Colour Mixer Calculator
Enter two hex colours and a blend share to get the mixed colour as hex, RGB, and HSL — using the same linear sRGB formula as the CSS color-mix() function.
Mixed colour (hex)
#800080
- Mixed colour (RGB)
- rgb(128, 0, 128)
- Mixed colour (HSL)
- hsl(300, 100%, 25%)
- Red channel
- 128
- Green channel
- 0
- Blue channel
- 128
Linear sRGB mix: each channel = (1 − t) × A + t × B, where t = 0.50 is the share of colour 2.

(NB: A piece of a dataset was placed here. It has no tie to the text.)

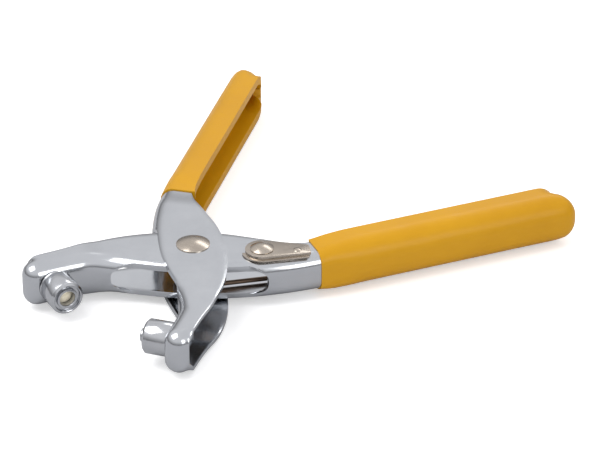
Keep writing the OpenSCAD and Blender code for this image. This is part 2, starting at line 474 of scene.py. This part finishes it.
def turned(name: str, profile: list, place: Matrix, steps: int = 72) -> bpy.types.Object:
    """A turned piece.

    Args:
        name: The object's name.
        profile: Points of radius and height in millimetres, from the axis round to the axis.
        place: Where the piece's own frame lies, in metres.
        steps: Facets round the axis.

    Returns:
        The object with its final mesh.
    """
    verts = [(r * math.cos(a), r * math.sin(a), z) for r, z in profile
             for a in (2 * math.pi * k / steps for k in range(steps))]
    faces = [(row * steps + k, row * steps + (k + 1) % steps, (row + 1) * steps + (k + 1) % steps,
              (row + 1) * steps + k) for row in range(len(profile) - 1) for k in range(steps)]
    return applied(outward(mesh_object(name, np.array(verts), faces), weld=True), place)


def dome_profile(radius: float, height: float, base: float, rim: float = 0.25) -> list:
    """A rivet head's profile, with a short upright rim under its dome."""
    ball = (radius**2 + (height - rim) ** 2) / (2 * (height - rim))
    radii = [radius * math.sin(math.pi / 2 * k / DOME_STEPS) for k in range(DOME_STEPS + 1)]
    curved = [(r, base + height - ball + math.sqrt(ball**2 - r * r)) for r in radii]
    return [*curved, (radius, base), (0.0, base)]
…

How to use this calculator
Enter two colours as hex codes (3- or 6-digit, with or without the leading #). Set the blend slider to choose how much of colour 2 to mix in — 0 returns colour 1 unchanged, 100 returns colour 2 unchanged, and 50 is an even mix. The result shows the mixed colour in hex, RGB, and HSL.
How the calculation works
The calculator uses the W3C standard linear sRGB blend used by CSS color-mix(). Each red, green, and blue channel is averaged independently: mixed_channel = (1 − t) × channel1 + t × channel2, where t is the blend share (0 to 1). The result is rounded to the nearest 0-255 integer and reassembled into a 6-digit hex code. HSL is derived from the mixed RGB using the standard hue/saturation/lightness conversion from the CSS Color spec.
Worked example
Mixing pure red (#ff0000 → R 255, G 0, B 0) with pure blue (#0000ff → R 0, G 0, B 255) at a 50/50 share gives R = 0.5×255 + 0.5×0 = 127.5 (rounded to 128), G = 0, and B = 0.5×0 + 0.5×255 = 128. The mixed colour is rgb(128, 0, 128), hex #800080 — classic purple. Push the slider to 75% and you get rgb(64, 0, 191) = #4000bf, a violet leaning toward blue.
Frequently asked questions
Does this match CSS color-mix() in the browser?
Yes — when CSS color-mix() is called with the sRGB interpolation space (color-mix(in srgb, …)), the formula is identical to this calculator: a per-channel linear weighted average of the 0-255 RGB values. Note that color-mix() also supports other spaces (oklch, lab, hsl) which produce different intermediate hues; this calculator implements the simplest and most widely used sRGB variant.
Is sRGB averaging the same as how light or paint actually mixes?
No. Real light mixing follows linear-light addition — convert sRGB to linear light, sum, then convert back — which tends to look brighter in the middle. Paint mixes subtractively in the CMYK or pigment-Kubelka-Munk model, which gives darker, muddier midtones. sRGB averaging is a useful, fast approximation widely used on the web and in design tools, but for photo-realistic rendering use a linear-light or perceptual (Oklab) blend instead.
Why is my 50/50 mix of yellow and blue not green?
Because sRGB linear mixing is not the same as pigment mixing. Yellow #ffff00 and blue #0000ff in sRGB produce R 128, G 128, B 128 — a neutral grey, not green. Pigment-based yellow + blue makes green because pigments absorb different wavelengths and what is left in the middle of the spectrum is green. To simulate pigment mixing, use a subtractive RYB or Kubelka-Munk model — this calculator implements the additive sRGB convention that matches digital displays and CSS.
What blend value should I use for a tint, shade, or tone?
A tint is a colour mixed with white — set colour 2 to #ffffff and pick a low blend (10-30%) to gently lighten colour 1. A shade is a colour mixed with black — set colour 2 to #000000 and pick 10-40% to darken. A tone is mixed with grey — try #808080 for colour 2. Going further than ~60% generally washes out the original colour, so for subtle tints stay below 40%.
Why are my values rounded to integers?
Standard 24-bit colour uses 8 bits per channel (0-255), so each channel is a whole number. The calculator computes the blended value in full precision and rounds to the nearest integer for display, which can introduce a sub-1/255 difference — invisible to the eye. If you need higher precision (HDR, 10- or 16-bit colour) use the unrounded RGB values shown in the workings.
How do I get a specific named colour like teal or coral?
Look up the CSS named colour — teal is #008080, coral is #ff7f50 — and paste it as colour 1 or 2. To find a mixed colour that lands on a named hue, set the named colour as colour 1, the colour you want to blend toward as colour 2, and slide the blend until the output hex matches. The calculator also reports HSL, which is the easiest space to nudge hue/saturation/lightness toward a target.